Sports

SHERO, BURNS WORTHY OF INDUCTION

BOSTON — The Hockey Hall of Fame announced new voting procedures beginning with 2010 that will allow the process to be less restrictive and more inclusive, specifically as it relates to female candidates. It’s a welcome change.

But this is the year for the 18-member panel of voters to remedy what in my mind its most glaring omission to date and one that cannot be defended.

This is the year for the committee to elect Fred Shero, the coach who only helped revolutionize the game during the ’70s on Broad Street, to the Hall of Fame.

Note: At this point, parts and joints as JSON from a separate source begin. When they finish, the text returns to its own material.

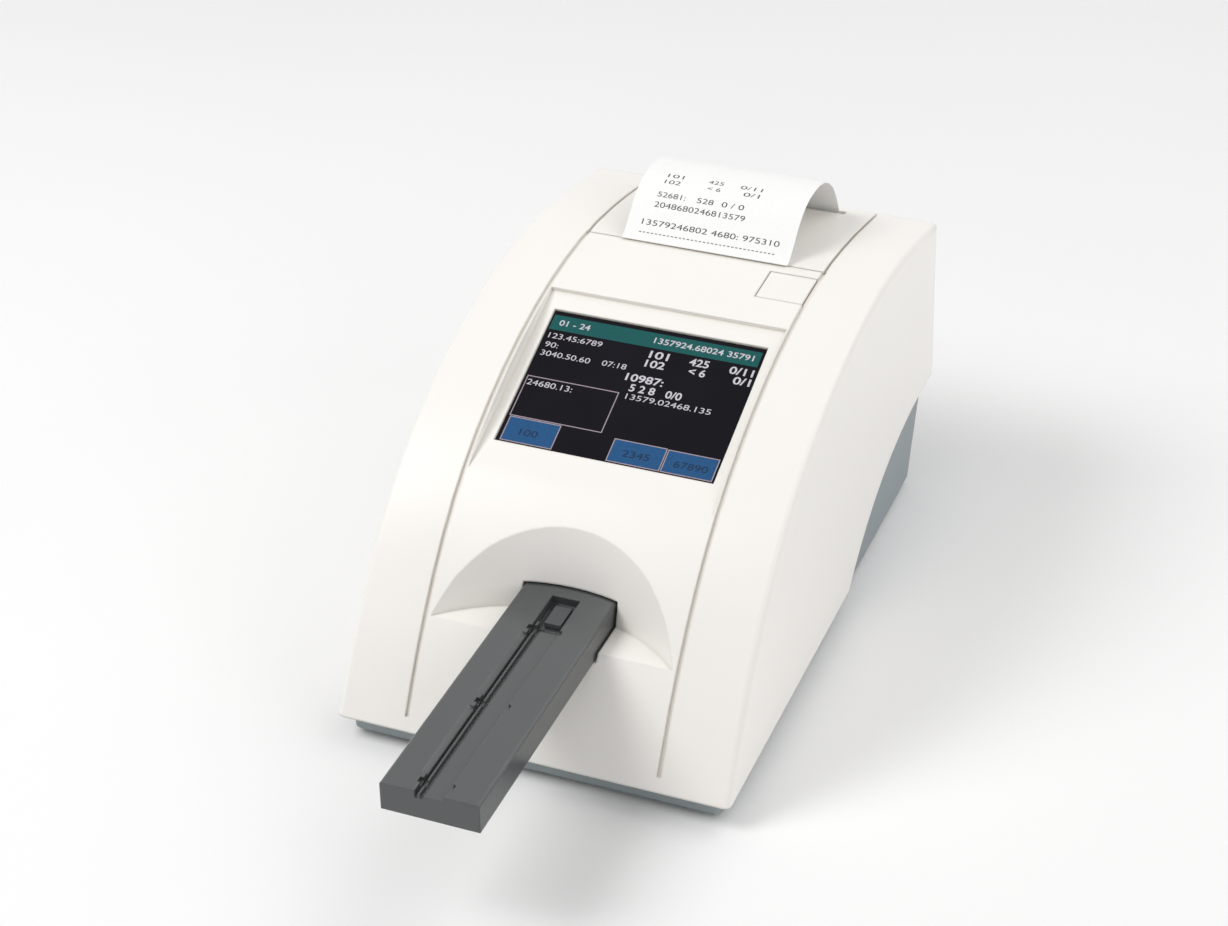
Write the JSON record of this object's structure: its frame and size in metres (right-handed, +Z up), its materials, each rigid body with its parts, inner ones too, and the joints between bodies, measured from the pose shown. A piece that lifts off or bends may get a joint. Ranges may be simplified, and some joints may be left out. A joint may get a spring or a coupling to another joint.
{
  "type": "urine strip analyzer",
  "caption": "Bench urine strip analyzer: arched housing, sunk tilted touch screen, motor-driven strip tray that slides out at the front, thermal receipt printer under a hinged rear door.",
  "frame": {"origin": "on the table under the centre of the analyzer's box, with the tray run out", "axes": "+X to the user's right, +Y from the front with the tray to the rear with the connectors, +Z up"},
  "size_m": [0.127, 0.2846, 0.1183],
  "materials": {
    "cover_plastic": "fine moulded texture, warm white",
    "base_plastic": "fine moulded texture, blue grey",
    "tray_plastic": "smooth moulded, dark grey",
    "reference_pad": "even matt dark grey",
    "black_plastic": "moulded, black",
    "screen_glass": "glossy dark touch film over the display",
    "rubber": "matt black rubber",
    "steel": "zinc plated or bare steel",
    "circuit_board": "green solder mask",
    "acetal": "natural white moulded",
    "lens": "clear moulded lens",
    "paper": "thermal paper, white",
    "ribbon": "flat ribbon cable"
  },
  "bodies": {
    "housing": {"upper_cover": "cover_plastic", "base_housing": "base_plastic", "rubber_foot_1": "rubber", "rubber_foot_2": "rubber", "rubber_foot_3": "rubber", "rubber_foot_4": "rubber", "base_screw_1": "steel", "base_screw_2": "steel", "base_screw_3": "steel", "base_screw_4": "steel", "touch_panel": "screen_glass", "lcd_module": "steel", "display_board": "circuit_board", "display_screw_1": "steel", "display_screw_2": "steel", "display_screw_3": "steel", "display_screw_4": "steel", "display_cable": "ribbon", "tray_guide": "black_plastic", "guide_screw_1": "steel", "guide_screw_2": "steel", "guide_screw_3": "steel", "guide_screw_4": "steel", "feed_motor": "steel", "optics_housing": "black_plastic", "optics_lens": "lens", "optics_board": "circuit_board", "main_board": "circuit_board", "power_jack": "black_plastic", "usb_port": "steel", "serial_port": "steel", "switch_housing": "black_plastic", "hinge_pin_left": "steel", "hinge_pin_right": "steel", "paper_bin": "acetal", "bin_screw_1": "steel", "bin_screw_2": "steel", "bin_screw_3": "steel", "bin_screw_4": "steel", "paper_web": "paper", "printer_frame": "steel", "print_head": "black_plastic", "printer_motor": "steel", "button_board": "circuit_board"},
    "tray": {"strip_tray": "tray_plastic", "reference_pad": "reference_pad", "tray_rack": "acetal"},
    "feed_pinion": {"feed_pinion": "acetal"},
    "door": {"printer_door": "cover_plastic", "paper_strip": "paper"},
    "roll": {"paper_roll": "paper", "paper_spindle": "black_plastic"},
    "platen": {"platen_roller": "rubber", "platen_gear": "acetal"},
    "print_pinion": {"motor_pinion": "acetal"},
    "button": {"function_button": "cover_plastic"},
    "rocker": {"power_rocker": "black_plastic"}
  },
  "joints": [
    {"name": "tray_feed", "type": "slide", "parent": "housing", "child": "tray", "axis": [0, 1, 0], "range_m": [0, 0.095]},
    {"name": "feed_pinion_spin", "type": "hinge", "parent": "housing", "child": "feed_pinion", "pos_m": [0, -0.02175, 0.0309], "axis": [1, 0, 0], "range_deg": [-757, 1]},
    {"name": "printer_door_hinge", "type": "hinge", "parent": "housing", "child": "door", "pos_m": [0, 0.13735, 0.0876], "axis": [-1, 0, 0], "range_deg": [0, 80]},
    {"name": "paper_roll_spin", "type": "hinge", "parent": "housing", "child": "roll", "pos_m": [0, 0.10025, 0.075], "axis": [1, 0, 0], "continuous": true},
    {"name": "platen_spin", "type": "hinge", "parent": "housing", "child": "platen", "pos_m": [0, 0.12845, 0.084], "axis": [1, 0, 0], "continuous": true},
    {"name": "print_pinion_spin", "type": "hinge", "parent": "housing", "child": "print_pinion", "pos_m": [0, 0.13025, 0.07012], "axis": [1, 0, 0], "continuous": true},
    {"name": "function_button_press", "type": "slide", "parent": "housing", "child": "button", "axis": [0, 0, -1], "range_m": [0, 0.0012], "stiffness_N_per_m": 1600, "springref_m": -0.0004},
    {"name": "power_rocker_tilt", "type": "hinge", "parent": "housing", "child": "rocker", "pos_m": [-0.0385, 0.12335, 0.02], "axis": [1, 0, 0], "range_deg": [0, 14]}
  ],
  "couplings": [
    {"joint": "feed_pinion_spin", "follows": "tray_feed", "rad_per_m": -138.89},
    {"joint": "platen_spin", "follows": "paper_roll_spin", "ratio": 4.2222},
    {"joint": "print_pinion_spin", "follows": "paper_roll_spin", "ratio": -5.1605}
  ]
}
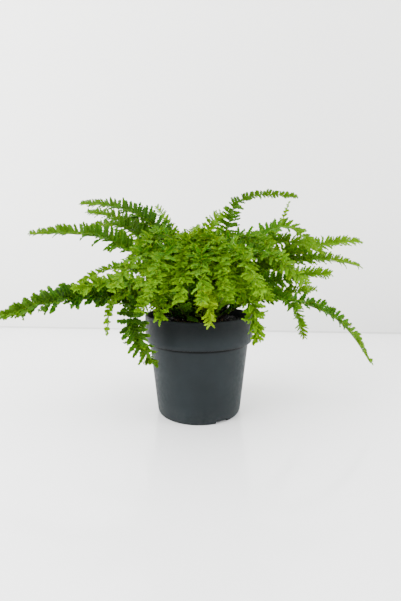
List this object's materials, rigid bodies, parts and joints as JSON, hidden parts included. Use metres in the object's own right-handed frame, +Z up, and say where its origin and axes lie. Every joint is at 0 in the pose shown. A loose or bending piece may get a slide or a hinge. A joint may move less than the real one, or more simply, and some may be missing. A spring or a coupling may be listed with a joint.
{
  "type": "potted fern",
  "caption": "Bushy potted fern with arching, leaflet-lined fronds spreading over the rim of a tapered grower pot with a raised collar.",
  "frame": {"origin": "on the ground plane under the middle of the whole plant's bounding box, which is also the pot's axis to within 2 mm", "axes": "+Z up; -Y is the front, the side with the pale frond over the rim; +X to the right seen from the front, the direction of the longest spread"},
  "size_m": [0.4007, 0.2597, 0.2521],
  "materials": {
    "pot_plastic": "satin",
    "peat_mix": "rough, damp",
    "crown_scales": "rough",
    "frond_lime": "satin",
    "frond_green": "satin"
  },
  "bodies": {
    "root": {"pot": "pot_plastic", "potting_mix": "peat_mix", "rhizome_crown": "crown_scales", "frond_far_left_low": "frond_green", "frond_left_small_drop": "frond_lime", "frond_left_front_drop": "frond_green", "frond_left_rim": "frond_lime", "frond_front_lime": "frond_lime", "frond_right_front_drop": "frond_lime", "frond_right_hang": "frond_lime", "frond_right_low": "frond_lime", "frond_right_long": "frond_lime", "frond_back_right_low": "frond_green", "frond_back_low_right": "frond_green", "frond_back_low": "frond_green", "frond_back_low_left": "frond_green", "frond_back_left_low": "frond_green", "frond_left_broad": "frond_lime", "frond_left_thin": "frond_lime", "frond_left_mid": "frond_lime", "frond_tall": "frond_green", "frond_right_hump": "frond_lime", "frond_right_mid": "frond_lime", "frond_right_mid_far": "frond_lime", "frond_front_left_mid": "frond_lime", "frond_front_mid_left": "frond_lime", "frond_front_mid": "frond_lime", "frond_front_mid_right": "frond_lime", "frond_front_right_mid": "frond_lime", "frond_back_mid_right": "frond_lime", "frond_back_mid_a": "frond_lime", "frond_back_mid_b": "frond_green", "frond_back_mid_left": "frond_lime", "frond_front_low_left": "frond_lime", "frond_front_low_right": "frond_lime", "frond_left_long": "frond_green", "frond_left_back": "frond_green", "frond_left_fill": "frond_green", "frond_right_high": "frond_lime", "frond_right_fill": "frond_lime", "frond_top_back_right": "frond_green", "frond_front_high_left": "frond_lime", "frond_front_high_a": "frond_lime", "frond_front_high_b": "frond_lime", "frond_front_high_right": "frond_lime", "frond_front_inner_left": "frond_lime", "frond_front_inner_right": "frond_lime", "frond_back_high": "frond_lime", "frond_top_saddle": "frond_lime", "frond_top_left_thin": "frond_lime", "frond_left_top": "frond_green", "frond_tall_thin": "frond_lime", "frond_top_broad": "frond_lime", "frond_front_top": "frond_lime"}
  },
  "joints": []
}
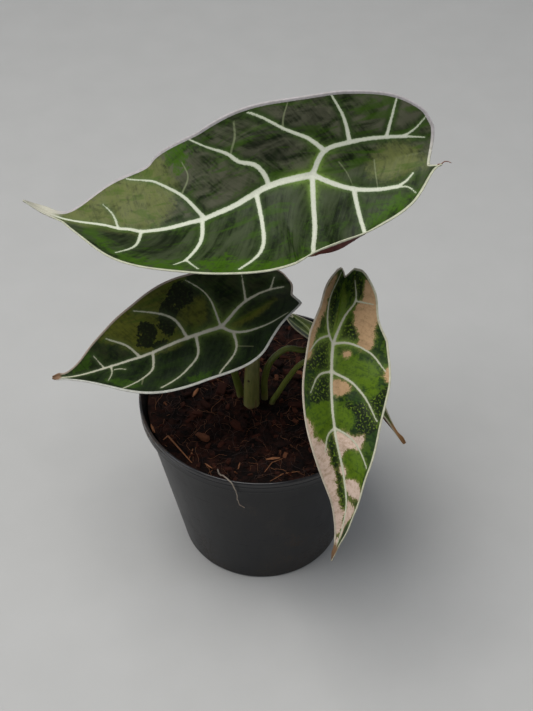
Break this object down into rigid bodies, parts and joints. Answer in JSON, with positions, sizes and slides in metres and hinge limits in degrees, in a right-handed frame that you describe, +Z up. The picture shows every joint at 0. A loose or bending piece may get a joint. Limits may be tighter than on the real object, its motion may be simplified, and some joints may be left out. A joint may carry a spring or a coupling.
{
  "type": "potted alocasia",
  "caption": "Small alocasia with narrow shield-shaped leaves, pale veins and cream and lime patches, growing in bark mix in a round tapered black nursery pot.",
  "frame": {"origin": "middle of the pot's foot, on the surface it stands on", "axes": "+Z up, -Y towards the front, where the picture is taken from, +X to the right seen from there"},
  "size_m": [0.1803, 0.1643, 0.2576],
  "materials": {
    "pot": "satin moulded plastic",
    "soil": "rough bark chips and coir",
    "rootstock": "rough",
    "stray_root": "dry fibre",
    "blade": "semi-gloss green with whitish veins",
    "blade_mottled": "semi-gloss, cream, lime and dark green patches",
    "stalk": "smooth olive green"
  },
  "bodies": {
    "root": {"pot": "pot", "soil": "soil", "rootstock": "rootstock", "stray_root": "stray_root", "leaf_large": "blade", "leaf_left": "blade_mottled", "leaf_right": "blade_mottled", "leaf_back": "blade", "stalk_large": "stalk", "stalk_left": "stalk", "stalk_right": "stalk", "stalk_back": "stalk"}
  },
  "joints": []
}
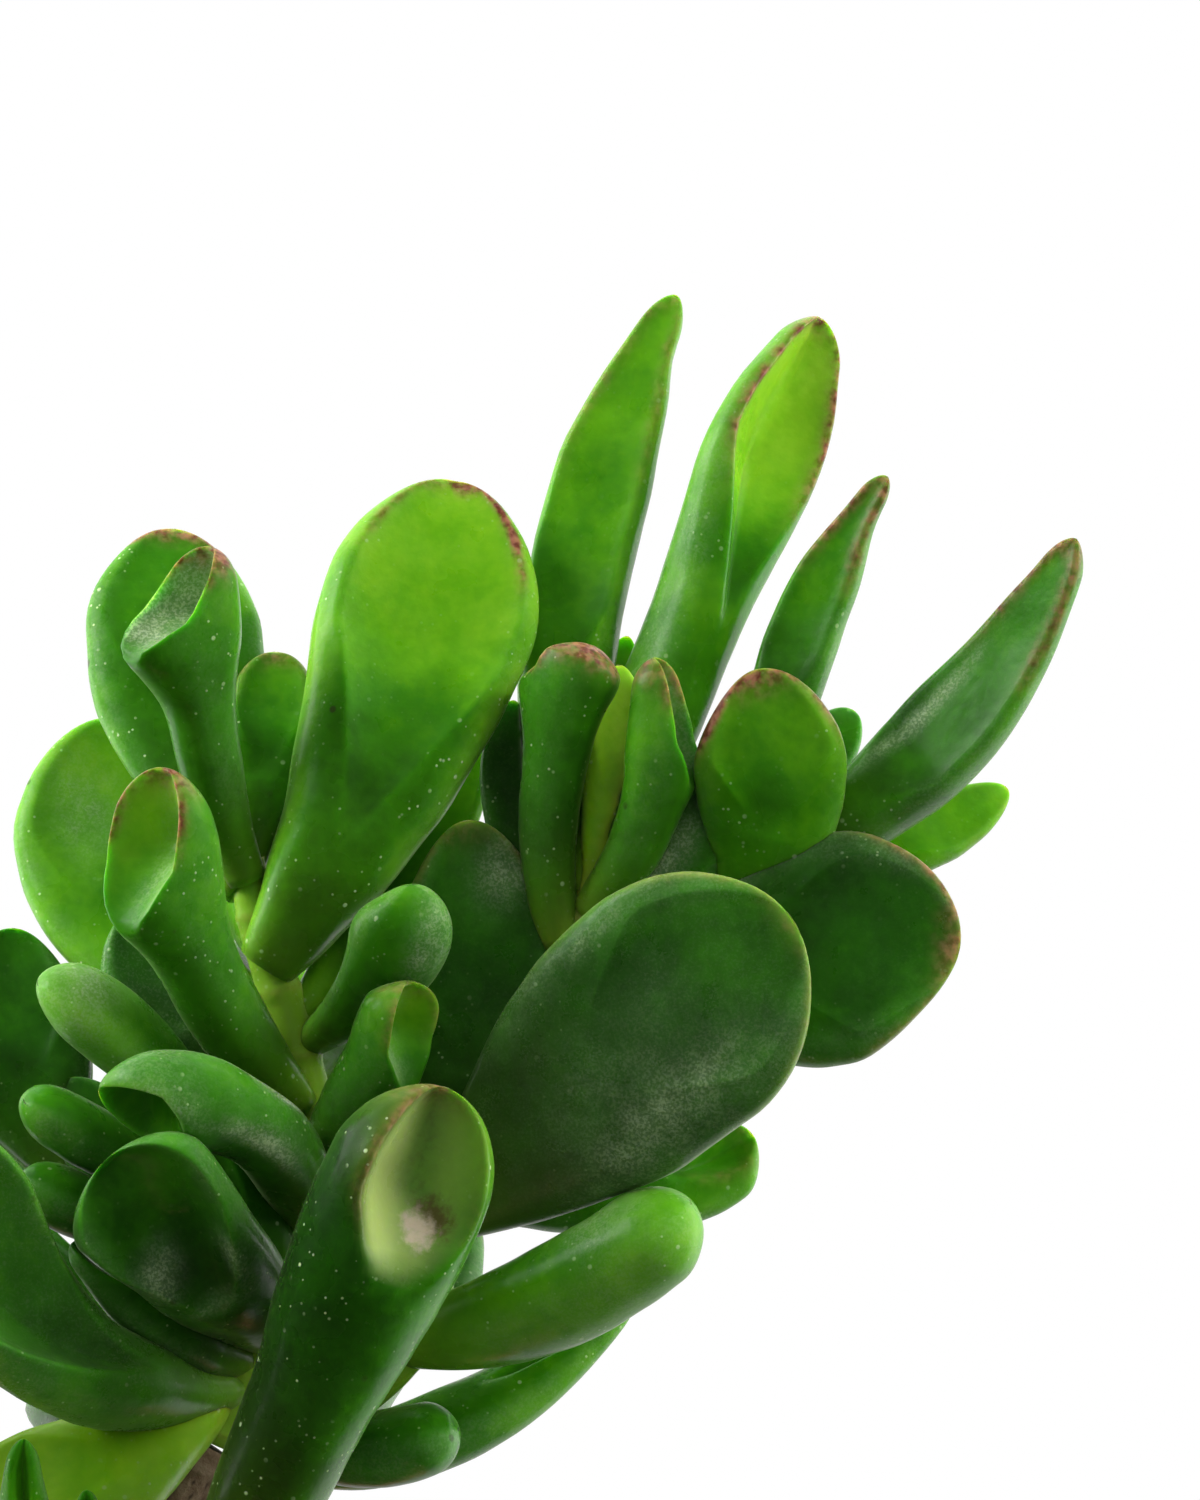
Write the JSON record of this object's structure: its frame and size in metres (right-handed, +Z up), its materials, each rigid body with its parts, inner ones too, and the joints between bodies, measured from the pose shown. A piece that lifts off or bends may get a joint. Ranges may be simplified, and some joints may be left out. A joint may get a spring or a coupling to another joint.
{
  "type": "potted trumpet jade plant",
  "caption": "Trumpet jade succulent in a plain round terracotta pot: a woody trunk with leafy shoots of glossy green finger, trumpet, spoon and paddle leaves.",
  "frame": {"origin": "centre of the pot's underside, on the surface that the pot stands on", "axes": "+Z up along the pot's axis, -Y towards the plant's front, +X to the right seen from the front"},
  "size_m": [0.1645, 0.1201, 0.221],
  "materials": {
    "terracotta": "matte",
    "potting_mix": "matte",
    "bark": "matte",
    "leaf": "satin"
  },
  "bodies": {
    "root": {"pot": "terracotta", "soil": "potting_mix", "trunk": "bark", "front_shoot": "leaf", "right_shoot": "leaf", "low_shoot": "leaf", "left_shoot": "leaf", "back_shoot": "leaf", "left_back_shoot": "leaf"}
  },
  "joints": []
}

This is also the year for the committee to honor the great Pat Burns with election and induction in November so he can receive his plaque and enjoy the tribute he so richly and unambiguously deserves.

The absence of Shero, a pioneer who studied systems in the Soviet Union well before it became vogue and was the first to add an assistant coach to his staff and behind the bench, must be the result of a vendetta. There is no other way to explain it.

Shero, who guided the Flyers to the Stanley Cup in 1974 in their seventh season of existence by defeating the Original Six Rangers in the semifinals and the Original Six Bruins in the Finals, and then defended the title the following year, is the only NHL coach of the modern era to have won consecutive Cups who is not in the Hall of Fame.

And though scores of NHL fans recoiled in horror at the tactics employed by Shero’s Broad Street Bullies, critics and nose-holders were few and far between when the Flyers employed those methods to literally run the Red Army off the Spectrum ice in that famous 4-1 Philadelphia victory on Jan. 11, 1976.

Shero and the Flyers were the toast of the NHL that day, you better believe they were, with honor that day in the eye of the North American beholder. Shero — and Shero’s memory — should be the toast of the NHL at the Hall of Fame this year.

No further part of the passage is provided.